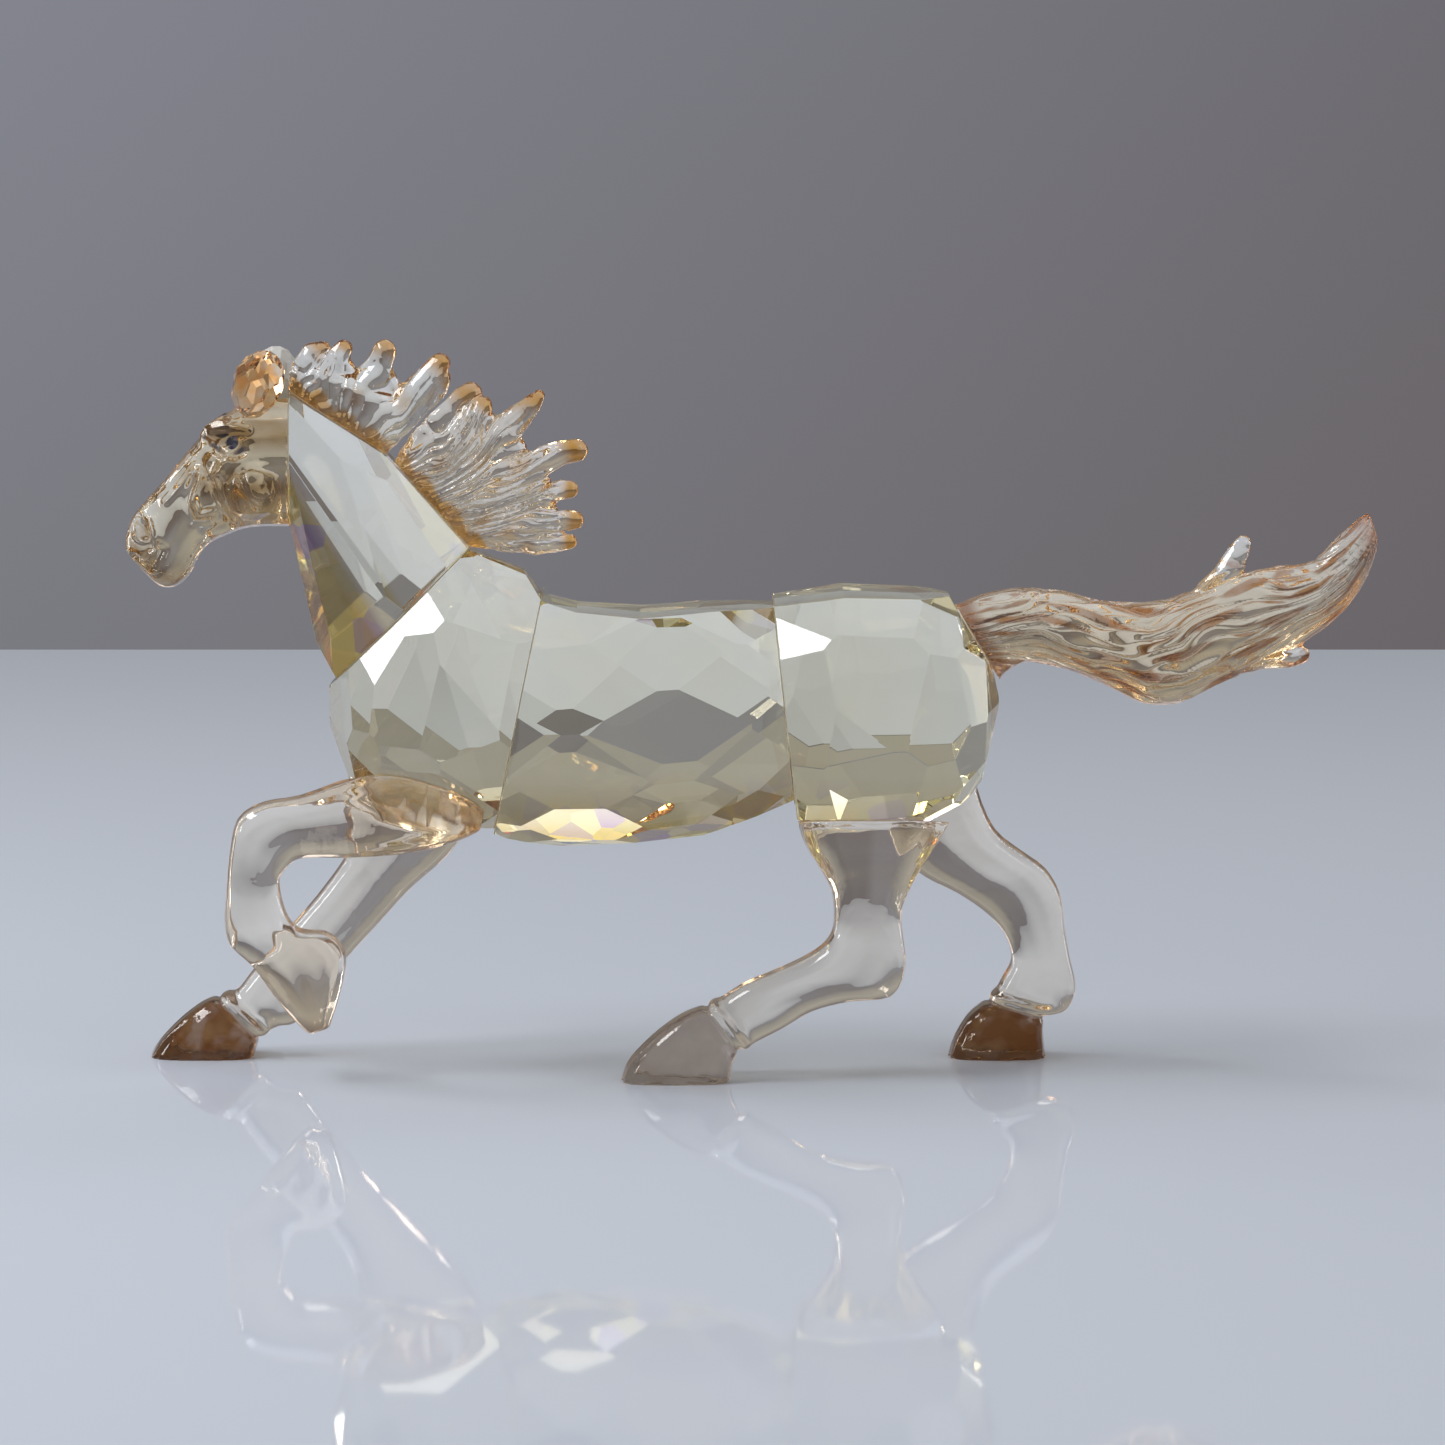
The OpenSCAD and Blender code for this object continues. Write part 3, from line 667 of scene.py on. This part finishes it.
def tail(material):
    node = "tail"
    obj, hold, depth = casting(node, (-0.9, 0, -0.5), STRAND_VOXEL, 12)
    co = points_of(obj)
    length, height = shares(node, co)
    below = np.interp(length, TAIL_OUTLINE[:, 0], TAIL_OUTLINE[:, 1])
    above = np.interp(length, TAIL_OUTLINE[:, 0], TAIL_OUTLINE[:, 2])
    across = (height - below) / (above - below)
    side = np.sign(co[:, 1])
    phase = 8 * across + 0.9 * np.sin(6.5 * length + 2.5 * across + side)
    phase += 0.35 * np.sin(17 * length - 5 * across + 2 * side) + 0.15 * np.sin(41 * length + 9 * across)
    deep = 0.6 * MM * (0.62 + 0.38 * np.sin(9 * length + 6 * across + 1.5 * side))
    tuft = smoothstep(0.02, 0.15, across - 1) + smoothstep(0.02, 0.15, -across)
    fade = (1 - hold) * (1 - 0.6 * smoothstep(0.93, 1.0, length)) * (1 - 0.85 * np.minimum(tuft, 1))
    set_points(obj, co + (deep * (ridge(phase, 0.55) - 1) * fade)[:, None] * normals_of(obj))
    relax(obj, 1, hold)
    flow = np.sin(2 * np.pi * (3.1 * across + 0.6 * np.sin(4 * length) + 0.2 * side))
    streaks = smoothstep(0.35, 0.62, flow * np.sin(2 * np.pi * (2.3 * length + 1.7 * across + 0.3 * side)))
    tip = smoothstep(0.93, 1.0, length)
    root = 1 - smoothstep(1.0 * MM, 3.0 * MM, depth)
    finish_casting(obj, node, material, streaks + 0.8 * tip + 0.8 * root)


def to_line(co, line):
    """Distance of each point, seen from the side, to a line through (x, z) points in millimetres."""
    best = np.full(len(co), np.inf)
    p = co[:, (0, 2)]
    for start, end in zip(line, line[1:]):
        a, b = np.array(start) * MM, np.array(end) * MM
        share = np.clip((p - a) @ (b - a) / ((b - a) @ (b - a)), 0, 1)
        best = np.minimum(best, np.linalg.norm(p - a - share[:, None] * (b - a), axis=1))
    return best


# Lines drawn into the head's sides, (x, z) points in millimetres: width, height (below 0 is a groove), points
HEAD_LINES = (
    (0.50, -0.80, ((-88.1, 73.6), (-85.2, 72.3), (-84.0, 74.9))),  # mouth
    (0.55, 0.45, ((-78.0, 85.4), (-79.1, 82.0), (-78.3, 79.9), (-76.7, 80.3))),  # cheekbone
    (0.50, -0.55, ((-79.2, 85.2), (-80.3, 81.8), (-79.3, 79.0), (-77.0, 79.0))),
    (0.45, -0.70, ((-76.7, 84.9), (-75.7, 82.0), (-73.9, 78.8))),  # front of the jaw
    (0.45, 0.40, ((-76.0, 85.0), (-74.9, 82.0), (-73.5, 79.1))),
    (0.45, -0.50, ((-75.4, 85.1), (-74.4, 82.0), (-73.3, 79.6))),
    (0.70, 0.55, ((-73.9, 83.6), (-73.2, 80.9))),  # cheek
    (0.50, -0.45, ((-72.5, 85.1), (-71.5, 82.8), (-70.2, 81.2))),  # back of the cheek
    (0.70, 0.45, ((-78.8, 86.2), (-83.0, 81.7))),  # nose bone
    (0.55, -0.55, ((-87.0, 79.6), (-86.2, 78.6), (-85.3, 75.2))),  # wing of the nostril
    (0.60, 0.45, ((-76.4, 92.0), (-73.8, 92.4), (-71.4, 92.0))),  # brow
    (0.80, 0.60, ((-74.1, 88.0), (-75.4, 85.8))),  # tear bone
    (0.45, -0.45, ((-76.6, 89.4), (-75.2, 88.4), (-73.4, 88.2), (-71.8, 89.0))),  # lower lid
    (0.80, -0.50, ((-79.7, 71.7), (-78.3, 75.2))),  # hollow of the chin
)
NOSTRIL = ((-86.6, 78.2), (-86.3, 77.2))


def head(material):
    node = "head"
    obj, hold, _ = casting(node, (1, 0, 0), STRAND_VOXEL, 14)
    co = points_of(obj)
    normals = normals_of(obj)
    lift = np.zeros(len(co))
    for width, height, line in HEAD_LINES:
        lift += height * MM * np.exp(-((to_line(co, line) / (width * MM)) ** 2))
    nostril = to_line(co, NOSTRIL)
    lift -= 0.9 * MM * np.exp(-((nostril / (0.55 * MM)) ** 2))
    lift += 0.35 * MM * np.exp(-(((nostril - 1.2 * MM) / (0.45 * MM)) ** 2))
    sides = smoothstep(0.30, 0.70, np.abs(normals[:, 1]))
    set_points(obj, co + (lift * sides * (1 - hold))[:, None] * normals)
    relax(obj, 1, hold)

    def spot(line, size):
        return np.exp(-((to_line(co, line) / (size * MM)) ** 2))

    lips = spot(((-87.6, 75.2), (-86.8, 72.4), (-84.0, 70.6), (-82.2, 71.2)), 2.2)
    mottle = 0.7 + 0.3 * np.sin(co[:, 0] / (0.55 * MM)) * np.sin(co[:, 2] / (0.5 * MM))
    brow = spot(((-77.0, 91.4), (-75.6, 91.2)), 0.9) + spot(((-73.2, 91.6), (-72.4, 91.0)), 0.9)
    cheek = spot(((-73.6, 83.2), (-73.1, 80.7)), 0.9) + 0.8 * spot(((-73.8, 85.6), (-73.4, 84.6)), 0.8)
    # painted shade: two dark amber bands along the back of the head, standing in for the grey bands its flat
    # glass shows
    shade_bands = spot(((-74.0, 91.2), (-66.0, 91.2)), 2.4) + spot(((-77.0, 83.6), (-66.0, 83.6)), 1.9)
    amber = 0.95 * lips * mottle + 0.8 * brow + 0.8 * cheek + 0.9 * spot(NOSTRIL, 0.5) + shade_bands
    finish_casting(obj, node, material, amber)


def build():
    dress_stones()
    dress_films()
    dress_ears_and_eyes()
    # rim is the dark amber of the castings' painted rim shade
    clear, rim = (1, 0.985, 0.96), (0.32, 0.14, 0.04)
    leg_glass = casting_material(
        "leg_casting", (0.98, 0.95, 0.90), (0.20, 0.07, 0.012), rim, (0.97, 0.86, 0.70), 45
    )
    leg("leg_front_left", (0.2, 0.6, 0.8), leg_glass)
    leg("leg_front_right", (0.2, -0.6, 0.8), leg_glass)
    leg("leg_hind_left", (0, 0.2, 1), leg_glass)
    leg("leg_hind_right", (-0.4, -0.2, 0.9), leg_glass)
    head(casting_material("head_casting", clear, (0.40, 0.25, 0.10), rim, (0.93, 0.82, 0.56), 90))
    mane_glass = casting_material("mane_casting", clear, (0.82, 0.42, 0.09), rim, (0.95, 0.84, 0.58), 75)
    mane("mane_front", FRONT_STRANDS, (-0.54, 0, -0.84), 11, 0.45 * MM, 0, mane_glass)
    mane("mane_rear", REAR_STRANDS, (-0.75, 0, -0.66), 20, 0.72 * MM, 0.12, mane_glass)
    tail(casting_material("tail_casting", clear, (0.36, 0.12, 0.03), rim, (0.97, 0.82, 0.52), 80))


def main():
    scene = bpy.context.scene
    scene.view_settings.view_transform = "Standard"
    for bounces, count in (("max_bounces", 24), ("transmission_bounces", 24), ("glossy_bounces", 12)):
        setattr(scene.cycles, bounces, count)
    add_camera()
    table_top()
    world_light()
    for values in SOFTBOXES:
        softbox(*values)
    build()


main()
........
Exercise prompt> Every line of the data above should be reproduced word for word.

Solution for this exercise>
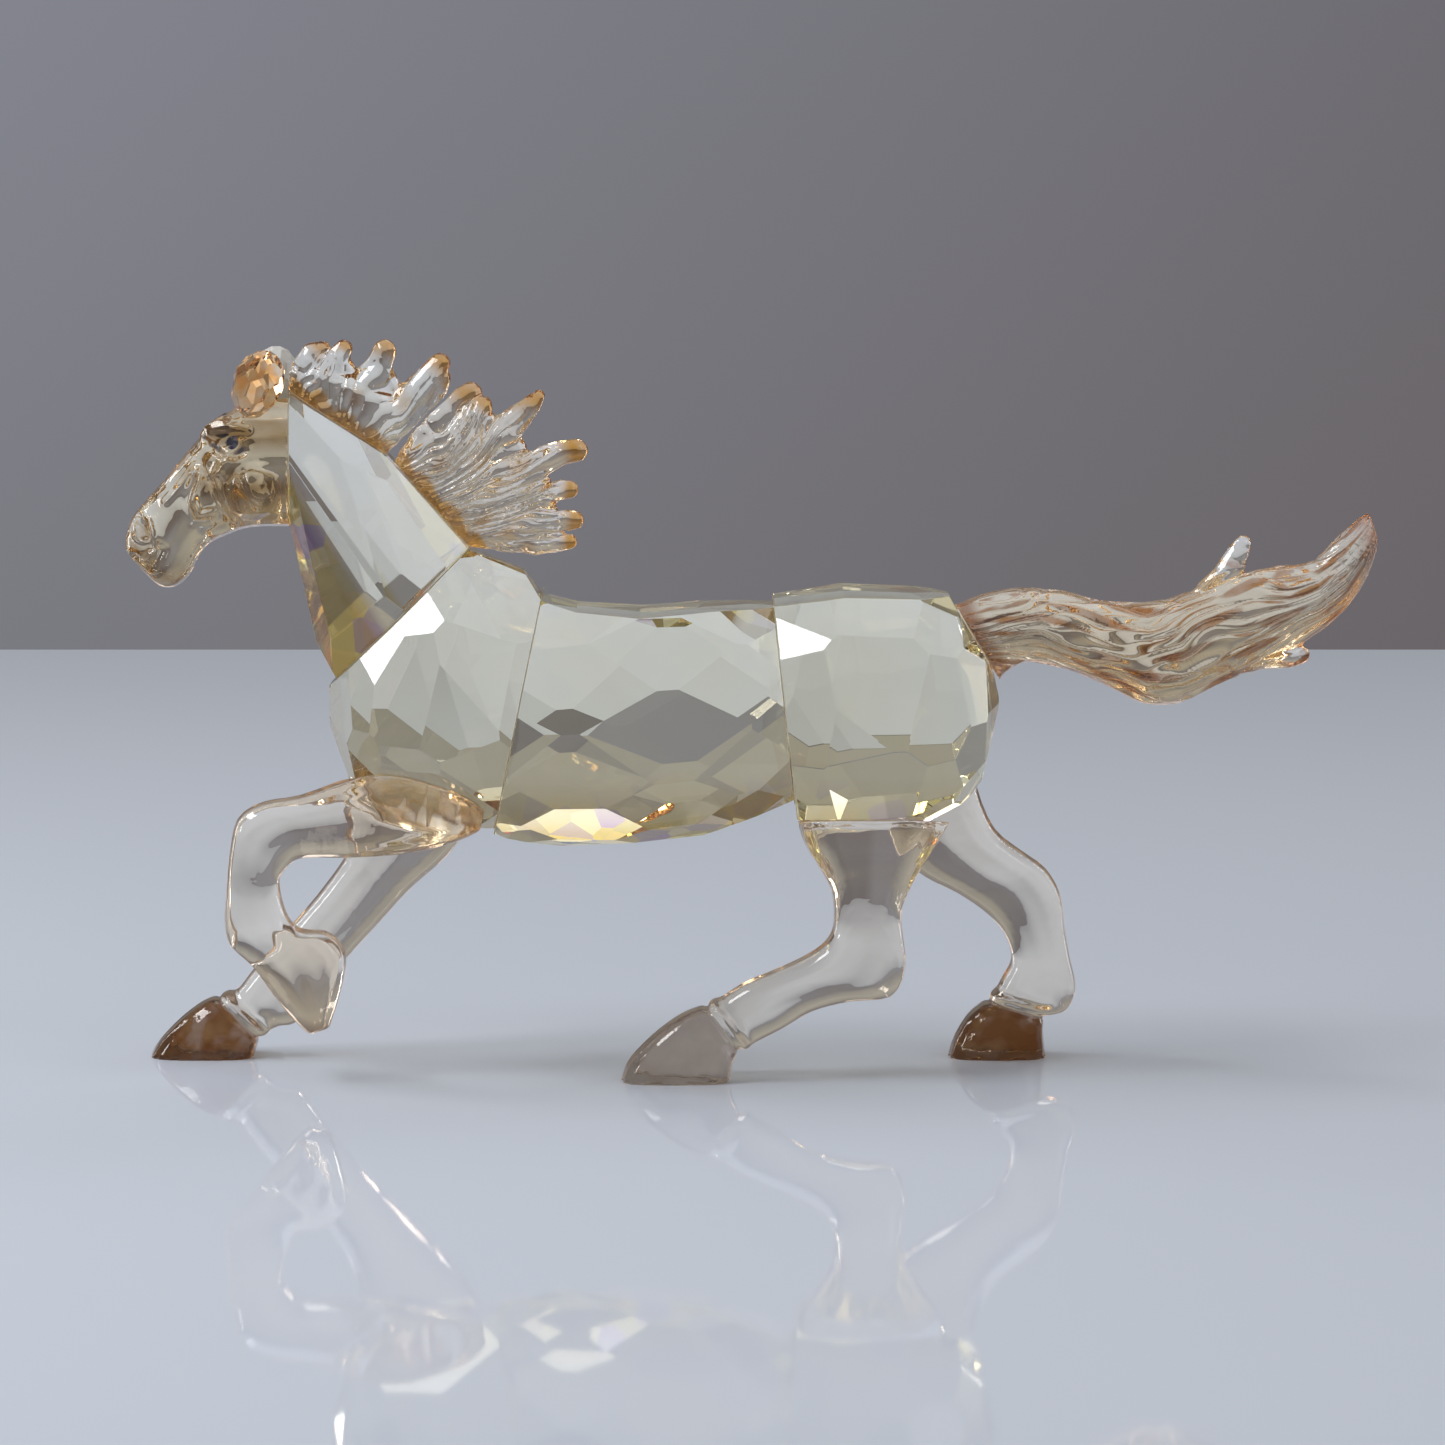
The OpenSCAD and Blender code for this object continues. Write part 3, from line 667 of scene.py on. This part finishes it.
def tail(material):
    node = "tail"
    obj, hold, depth = casting(node, (-0.9, 0, -0.5), STRAND_VOXEL, 12)
    co = points_of(obj)
    length, height = shares(node, co)
    below = np.interp(length, TAIL_OUTLINE[:, 0], TAIL_OUTLINE[:, 1])
    above = np.interp(length, TAIL_OUTLINE[:, 0], TAIL_OUTLINE[:, 2])
    across = (height - below) / (above - below)
    side = np.sign(co[:, 1])
    phase = 8 * across + 0.9 * np.sin(6.5 * length + 2.5 * across + side)
    phase += 0.35 * np.sin(17 * length - 5 * across + 2 * side) + 0.15 * np.sin(41 * length + 9 * across)
    deep = 0.6 * MM * (0.62 + 0.38 * np.sin(9 * length + 6 * across + 1.5 * side))
    tuft = smoothstep(0.02, 0.15, across - 1) + smoothstep(0.02, 0.15, -across)
    fade = (1 - hold) * (1 - 0.6 * smoothstep(0.93, 1.0, length)) * (1 - 0.85 * np.minimum(tuft, 1))
    set_points(obj, co + (deep * (ridge(phase, 0.55) - 1) * fade)[:, None] * normals_of(obj))
    relax(obj, 1, hold)
    flow = np.sin(2 * np.pi * (3.1 * across + 0.6 * np.sin(4 * length) + 0.2 * side))
    streaks = smoothstep(0.35, 0.62, flow * np.sin(2 * np.pi * (2.3 * length + 1.7 * across + 0.3 * side)))
    tip = smoothstep(0.93, 1.0, length)
    root = 1 - smoothstep(1.0 * MM, 3.0 * MM, depth)
    finish_casting(obj, node, material, streaks + 0.8 * tip + 0.8 * root)


def to_line(co, line):
    """Distance of each point, seen from the side, to a line through (x, z) points in millimetres."""
    best = np.full(len(co), np.inf)
    p = co[:, (0, 2)]
    for start, end in zip(line, line[1:]):
        a, b = np.array(start) * MM, np.array(end) * MM
        share = np.clip((p - a) @ (b - a) / ((b - a) @ (b - a)), 0, 1)
        best = np.minimum(best, np.linalg.norm(p - a - share[:, None] * (b - a), axis=1))
    return best


# Lines drawn into the head's sides, (x, z) points in millimetres: width, height (below 0 is a groove), points
HEAD_LINES = (
    (0.50, -0.80, ((-88.1, 73.6), (-85.2, 72.3), (-84.0, 74.9))),  # mouth
    (0.55, 0.45, ((-78.0, 85.4), (-79.1, 82.0), (-78.3, 79.9), (-76.7, 80.3))),  # cheekbone
    (0.50, -0.55, ((-79.2, 85.2), (-80.3, 81.8), (-79.3, 79.0), (-77.0, 79.0))),
    (0.45, -0.70, ((-76.7, 84.9), (-75.7, 82.0), (-73.9, 78.8))),  # front of the jaw
    (0.45, 0.40, ((-76.0, 85.0), (-74.9, 82.0), (-73.5, 79.1))),
    (0.45, -0.50, ((-75.4, 85.1), (-74.4, 82.0), (-73.3, 79.6))),
    (0.70, 0.55, ((-73.9, 83.6), (-73.2, 80.9))),  # cheek
    (0.50, -0.45, ((-72.5, 85.1), (-71.5, 82.8), (-70.2, 81.2))),  # back of the cheek
    (0.70, 0.45, ((-78.8, 86.2), (-83.0, 81.7))),  # nose bone
    (0.55, -0.55, ((-87.0, 79.6), (-86.2, 78.6), (-85.3, 75.2))),  # wing of the nostril
    (0.60, 0.45, ((-76.4, 92.0), (-73.8, 92.4), (-71.4, 92.0))),  # brow
    (0.80, 0.60, ((-74.1, 88.0), (-75.4, 85.8))),  # tear bone
    (0.45, -0.45, ((-76.6, 89.4), (-75.2, 88.4), (-73.4, 88.2), (-71.8, 89.0))),  # lower lid
    (0.80, -0.50, ((-79.7, 71.7), (-78.3, 75.2))),  # hollow of the chin
)
NOSTRIL = ((-86.6, 78.2), (-86.3, 77.2))


def head(material):
    node = "head"
    obj, hold, _ = casting(node, (1, 0, 0), STRAND_VOXEL, 14)
    co = points_of(obj)
    normals = normals_of(obj)
    lift = np.zeros(len(co))
    for width, height, line in HEAD_LINES:
        lift += height * MM * np.exp(-((to_line(co, line) / (width * MM)) ** 2))
    nostril = to_line(co, NOSTRIL)
    lift -= 0.9 * MM * np.exp(-((nostril / (0.55 * MM)) ** 2))
    lift += 0.35 * MM * np.exp(-(((nostril - 1.2 * MM) / (0.45 * MM)) ** 2))
    sides = smoothstep(0.30, 0.70, np.abs(normals[:, 1]))
    set_points(obj, co + (lift * sides * (1 - hold))[:, None] * normals)
    relax(obj, 1, hold)

    def spot(line, size):
        return np.exp(-((to_line(co, line) / (size * MM)) ** 2))

    lips = spot(((-87.6, 75.2), (-86.8, 72.4), (-84.0, 70.6), (-82.2, 71.2)), 2.2)
    mottle = 0.7 + 0.3 * np.sin(co[:, 0] / (0.55 * MM)) * np.sin(co[:, 2] / (0.5 * MM))
    brow = spot(((-77.0, 91.4), (-75.6, 91.2)), 0.9) + spot(((-73.2, 91.6), (-72.4, 91.0)), 0.9)
    cheek = spot(((-73.6, 83.2), (-73.1, 80.7)), 0.9) + 0.8 * spot(((-73.8, 85.6), (-73.4, 84.6)), 0.8)
    # painted shade: two dark amber bands along the back of the head, standing in for the grey bands its flat
    # glass shows
    shade_bands = spot(((-74.0, 91.2), (-66.0, 91.2)), 2.4) + spot(((-77.0, 83.6), (-66.0, 83.6)), 1.9)
    amber = 0.95 * lips * mottle + 0.8 * brow + 0.8 * cheek + 0.9 * spot(NOSTRIL, 0.5) + shade_bands
    finish_casting(obj, node, material, amber)


def build():
    dress_stones()
    dress_films()
    dress_ears_and_eyes()
    # rim is the dark amber of the castings' painted rim shade
    clear, rim = (1, 0.985, 0.96), (0.32, 0.14, 0.04)
    leg_glass = casting_material(
        "leg_casting", (0.98, 0.95, 0.90), (0.20, 0.07, 0.012), rim, (0.97, 0.86, 0.70), 45
    )
    leg("leg_front_left", (0.2, 0.6, 0.8), leg_glass)
    leg("leg_front_right", (0.2, -0.6, 0.8), leg_glass)
    leg("leg_hind_left", (0, 0.2, 1), leg_glass)
    leg("leg_hind_right", (-0.4, -0.2, 0.9), leg_glass)
    head(casting_material("head_casting", clear, (0.40, 0.25, 0.10), rim, (0.93, 0.82, 0.56), 90))
    mane_glass = casting_material("mane_casting", clear, (0.82, 0.42, 0.09), rim, (0.95, 0.84, 0.58), 75)
    mane("mane_front", FRONT_STRANDS, (-0.54, 0, -0.84), 11, 0.45 * MM, 0, mane_glass)
    mane("mane_rear", REAR_STRANDS, (-0.75, 0, -0.66), 20, 0.72 * MM, 0.12, mane_glass)
    tail(casting_material("tail_casting", clear, (0.36, 0.12, 0.03), rim, (0.97, 0.82, 0.52), 80))


def main():
    scene = bpy.context.scene
    scene.view_settings.view_transform = "Standard"
    for bounces, count in (("max_bounces", 24), ("transmission_bounces", 24), ("glossy_bounces", 12)):
        setattr(scene.cycles, bounces, count)
    add_camera()
    table_top()
    world_light()
    for values in SOFTBOXES:
        softbox(*values)
    build()


main()